If you have a £100,000 interest-only mortgage, the monthly cost will fall by about £42 a month. So if your current interest rate is 2% and it drops to 1.5% after this cut, then your monthly payments fall from £167 to £125.
For a £100,000 tracker mortgage on a repayment basis, the monthly cost will fall by about £24 a month. So if your current interest rate is 2% and it drops to 1.5% after this cut, then your monthly repayments fall from £424 to £400.
I have a buy-to-let mortgage. Will I get a cut?
Almost certainly. Nearly all buy-to-let mortgages are lent on an interest-only basis, as that is the most tax advantageous way for landlords to borrow. The rule of thumb is that a 0.5% cut in rate, equals a saving of about £40 a month for every £100,000 borrowed.
I’m about to take out a mortgage. Will I see better deals?
Yes. When interest rates were last at this level, some banks started offering two-year fixed-rate deals at below 1%. But you had to have a large deposit to qualify.
Currently the best two-year deals are from NatWest (1.19%) and Barclays (1.21%) but new deals are surely in the offing. Five-year deals are also expected to tumble.
Mark Harris, the chief executive of the mortgage broker SPF Private Clients, says: “This is a bold and decisive move from the Bank of England. Swap rates have tumbled in recent days and both the reduction in base rate, plus lower swap rates, will lead to even cheaper mortgage products.
“We would expect five-year pricing to fall close to its previous record low of 1.29% in 2017 (for a five-year fix from Atom bank). The big question is could they fall below 1%?”
Are my savings rates going to go negative?
Not yet – but watch out. The very best rate in the savings market right now is 2.15% – but you have to lock your money away for seven years. You can still find a rate of 1.7% on a one-year lock-in for your money at BLME bank. Ford Money has the highest easy access rate of 1.35% but that is only available to existing customers. You can expect a scramble to remove these rates and reprice downwards in the coming hours and days.

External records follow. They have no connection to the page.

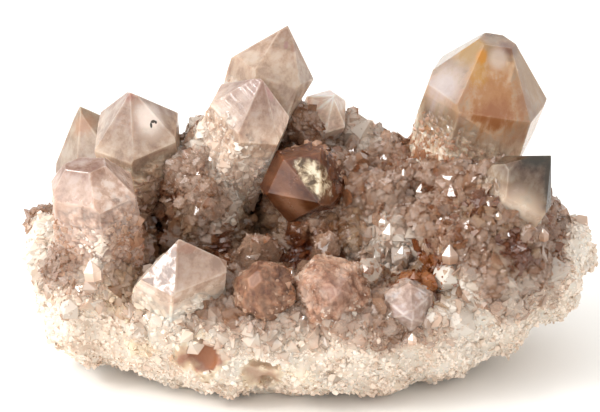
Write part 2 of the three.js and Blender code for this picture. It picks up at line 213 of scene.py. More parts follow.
# Deep places between the crystals, where little light comes out, darkened with painted shade: centre, radius,
# strength.
PAINTED_HOLLOW_SHADE = [
    ((-31, -10, 33), 8, 0.3),
    ((-34, 3, 30), 9, 0.6),
    ((-30, -22, 28), 6, 0.3),
    ((-18.7, -12, 30.5), 3.8, 0.9),
    ((-2.5, -13, 28), 6.5, 1.2),
    ((4.5, -15, 33.5), 3.6, 0.55),
    ((17, -36, 18), 5, 0.25),
    ((3, -9, 38), 6, 0.2),
    ((-1, 2, 46), 6, 0.25),
    ((14, -22, 26), 4, 0.35),
    ((51, -11, 31), 4, 0.3),
]
# Crystals that catch the small light: the place of each and its width.
GLINTS = [
    ((-20.3, -5.6, 47), 1.7), ((-16.8, -4.6, 42), 2), ((-18.2, -8.8, 41.3), 2.4), ((27.5, -2, 46.6), 3),
    ((19.5, -4.2, 43.4), 3), ((23, -8, 41.5), 2.4), ((35.7, -21.2, 42.8), 2.5), ((27.7, -26.4, 35.2), 3.2),
    ((18.9, -16.4, 31), 2.1), ((-3.6, -21, 27.4), 1.8), ((37.5, -22.8, 40.8), 1.4), ((34.4, -8.3, 46), 3),
    ((33.7, 6.6, 46.4), 3), ((15.3, -13.6, 37), 2.6), ((16.3, -15, 35.4), 3), ((13.2, -16.8, 30.6), 2.4),
    ((13.9, -21, 27.4), 1.6), ((20, -37.2, 20.6), 1.8), ((-43.1, -32, 34), 3.4), ((47, -20, 36), 2),
    ((24, -12, 39), 1.6), ((29, -16, 38), 1.6), ((16, -3.5, 42.5), 1.8),
]
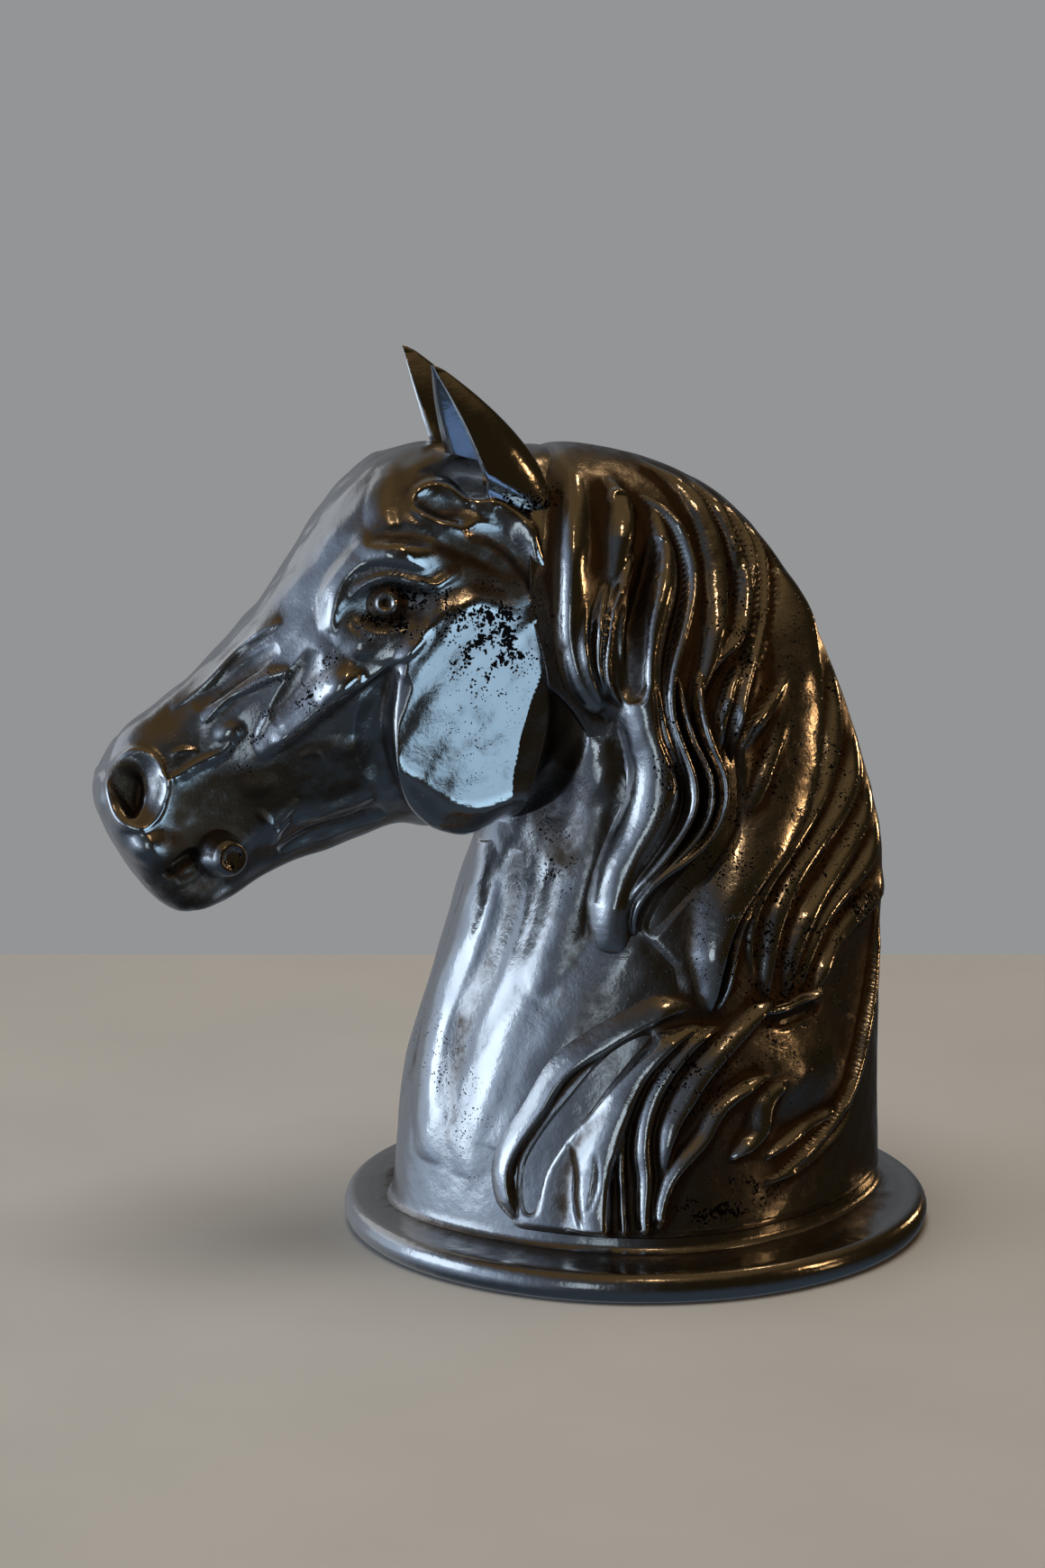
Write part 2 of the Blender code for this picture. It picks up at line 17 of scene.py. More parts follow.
import bpy
import numpy as np
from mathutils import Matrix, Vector


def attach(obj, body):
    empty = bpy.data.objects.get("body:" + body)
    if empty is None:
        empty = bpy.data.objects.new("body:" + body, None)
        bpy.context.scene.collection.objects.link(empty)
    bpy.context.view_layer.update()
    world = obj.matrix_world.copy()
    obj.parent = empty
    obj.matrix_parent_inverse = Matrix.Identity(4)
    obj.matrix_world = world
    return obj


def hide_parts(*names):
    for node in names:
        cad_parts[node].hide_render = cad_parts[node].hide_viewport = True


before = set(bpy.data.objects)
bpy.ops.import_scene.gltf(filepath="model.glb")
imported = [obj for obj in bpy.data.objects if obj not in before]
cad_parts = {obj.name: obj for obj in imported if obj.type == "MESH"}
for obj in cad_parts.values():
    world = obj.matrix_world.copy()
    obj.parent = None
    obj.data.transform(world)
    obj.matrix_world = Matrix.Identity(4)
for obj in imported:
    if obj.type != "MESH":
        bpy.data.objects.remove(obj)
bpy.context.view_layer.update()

LOG = logging.getLogger("horse_head_bust")
MM = 0.001
NODE = "bust_casting"
SLOT = "polished_dark_silver"

Array = np.ndarray
Place = tuple[float, float]
Point = tuple[float, float, float]
Colour = tuple[float, float, float]


# ---------------------------------------------------------------- curves and small fields


def spline(knots: Array, values: Array, at: Array) -> Array:
    """Natural cubic spline through rows of values.

    Args:
        knots: rising positions of the rows, (n,).
        values: the rows, (n, m).
        at: positions to read it at, (k,).

    Returns:
        Rows at those positions, (k, m).
    """
    knots = np.asarray(knots, float)
    values = np.asarray(values, float)
    count = len(knots)
    step = np.diff(knots)
    matrix = np.eye(count)
    inside = np.arange(1, count - 1)
    matrix[inside, inside - 1] = step[:-1]
    matrix[inside, inside] = 2 * (step[:-1] + step[1:])
    matrix[inside, inside + 1] = step[1:]
    slope = np.diff(values, axis=0) / step[:, None]
    right = np.zeros_like(values)
    right[1:-1] = 6 * (slope[1:] - slope[:-1])
    bend = np.linalg.solve(matrix, right)
    k = np.clip(np.searchsorted(knots, at, side="right") - 1, 0, count - 2)
    x = (at - knots[k])[:, None]
    width = step[k][:, None]
    return (
        values[k]
        + x * (slope[k] - width * (2 * bend[k] + bend[k + 1]) / 6)
        + x**2 * bend[k] / 2
        + x**3 * (bend[k + 1] - bend[k]) / (6 * width)
    )


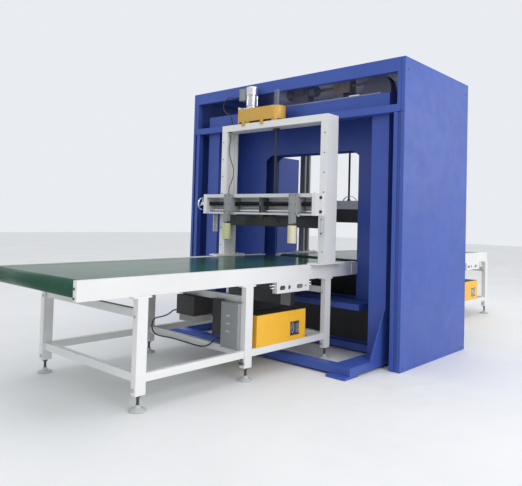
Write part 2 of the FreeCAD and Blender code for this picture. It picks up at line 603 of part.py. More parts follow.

But that’s for people who scour the market for good rates. For most people with conventional accounts at the big banks, there really isn’t much more they can cut. Most banks already pay less than 0.5%. For example, HSBC’s popular Flexible Saver account pays either 0.1% or 0.15%.
So will the banks go negative? It has not happened in the UK but has been applied to some customers with large balances in Denmark and Switzerland. More likely, savings rates on mainstream accounts in the UK will just fall to zero.
What about my credit card?
You will save maybe a smidgen. Andrew Hagger of MoneyComms says: “If your credit card provider is one that links your rate to base rate you will see cheaper borrowing costs but the impact will be minimal – 0.5% less on a £2,000 credit card balance equates to just £10 savings in interest in a year – less than £1 a month.”